Moreover, don’t bring or buy a lot of clothes. We do have wardrobes, but while one of the wardrobes does have a little bit of storage space, the other only has hanger space (guess which one I ended up with). I had to fashion my own storage space using plastic bags and a hanger. The rooms are pretty small, so they recommend bringing only one luggage bag. As for the other two rooms, one room is possibly larger than the master bedroom that I was in, while the other is more akin to a closet with two beds jammed inside. Harry Potter wouldn’t envy it. In other words, first come, first serve. We do get the option to switch rooms halfway through the semester, but that’s up to the residents.
The kitchen area and the bathrooms open up to Singapore, so we always have to close the doors to these areas in fear of wasting precious AC. This isn’t so bad, but it’s staying in these places for a long time that will leave you panting and sweating, especially when the steam from cooking or showering adds to the hot, humid air. There’s limited kitchen cupboard and refrigerator/freezer space (don’t buy too many groceries) and not a lot of counter space for cutting vegetables or other cooking needs. The washer and dryer, which are adjacent to the kitchen, are also tiny. They can only wash about a half-week’s worth at a time and both squeal like tortured squirrels if you try shoving in more than they can handle.
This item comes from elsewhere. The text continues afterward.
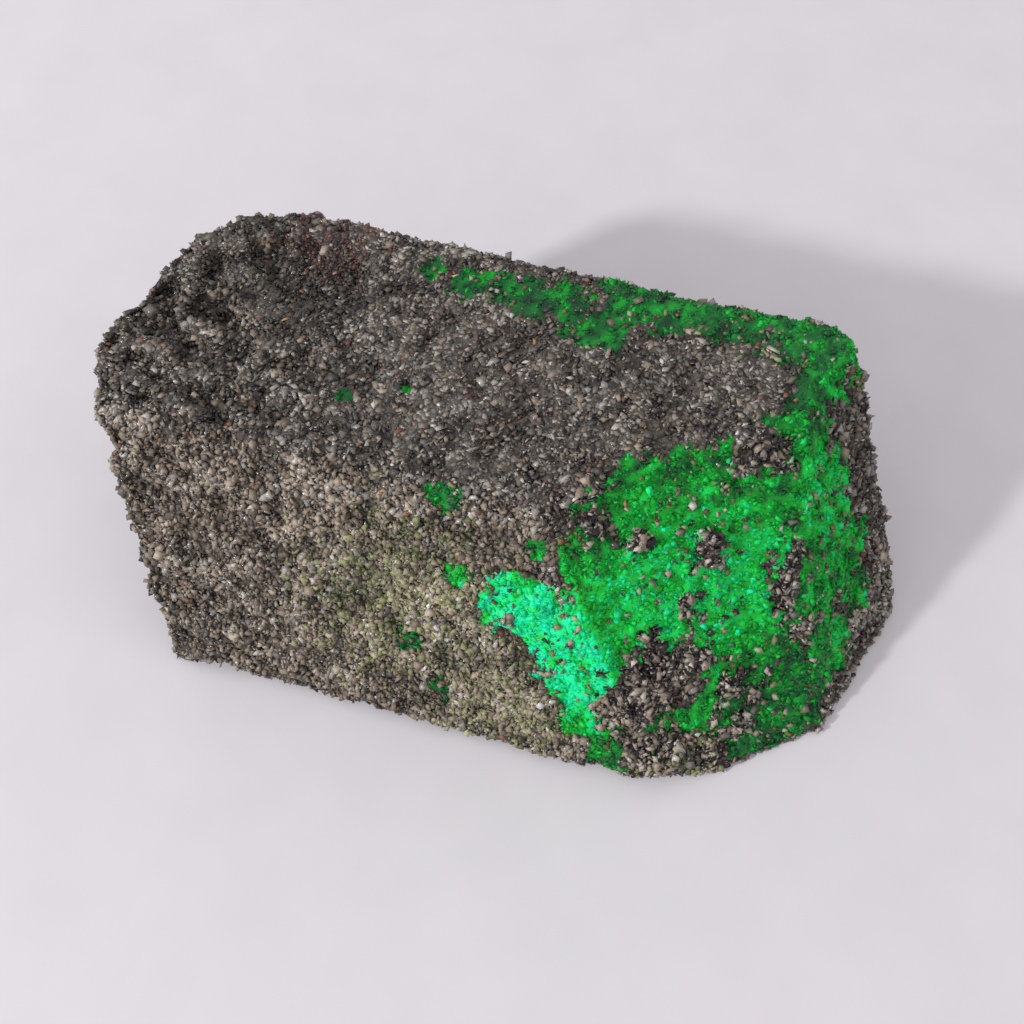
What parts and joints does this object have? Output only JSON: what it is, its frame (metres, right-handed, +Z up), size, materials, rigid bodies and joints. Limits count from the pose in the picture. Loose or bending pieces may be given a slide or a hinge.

And while the open window to the pool area is nice, you might accidentally make eye contact with a neighbor from across the way who also happens to have a patio facing the pool. In fact, you might make eye contact with several neighbors… The first few days are uncomfortable and awkward but you get used to it the more you live there because the residents mostly mind their business and don’t care if you’re watching National Treasure at twilight hours.
With exception to the few nuisances, the first few weeks living in Sunshine Plaza has been something of a resort vacation. I only remembered I was studying abroad, and not just abroad, when the first week of classes hit.